Hollow and Hierarchical Cobalt–Metal Organic Framework@CoCr 2 O 4 Microplate Array as a Battery‐Type Electrode for High‐Performance Hybrid Supercapacitors

Hollow metal-organic frameworks (MOFs) and their derived materials have shown fascinating structural complexity, such as diverse morphology, tunable porosity and hierarchical structure, which largely extends their intrinsic applications, especially in electrochemical energy storage and conversion. Herein, a hollow and hierarchical Co–MOF@CoCr2O4 microplate array on nickel foam was successfully prepared through a simple one-step in situ conversion strategy, in which Co–MOF served both as self-supporting etching template and as a self-sacrificing ion-exchange template. When used as a battery-type electrode for advanced hybrid supercapacitors, the Co–MOF@CoCr2O4 composite expressed a high specific capacity of 596.8 C g−1 at 0.4 A g−1, excellent rate properties (72.6 % retention rate at 10 A g−1 compared with the initial capacitance at 0.4 A g−1) and good cycling stability (85.1 % retention over 5000 cycles).
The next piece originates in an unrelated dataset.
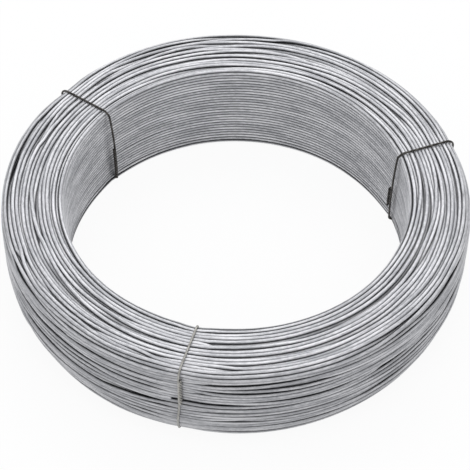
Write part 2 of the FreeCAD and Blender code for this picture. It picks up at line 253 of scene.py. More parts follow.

Furthermore, a fabricated hybrid supercapacitor device reached a high energy density of 0.4 mWh cm−2 (34.36 Wh kg−1) at a power density of 2.34 mW cm−2 (201.03 W kg−1), and superior cycle stability (96.2 % retention over 5000 cycles). These enhanced electrochemical behaviors indicated that this advanced approach can be extended to design various hollow and hierarchical structural MOF/bimetallic-oxide-based composite arrays for high-performance hybrid supercapacitors.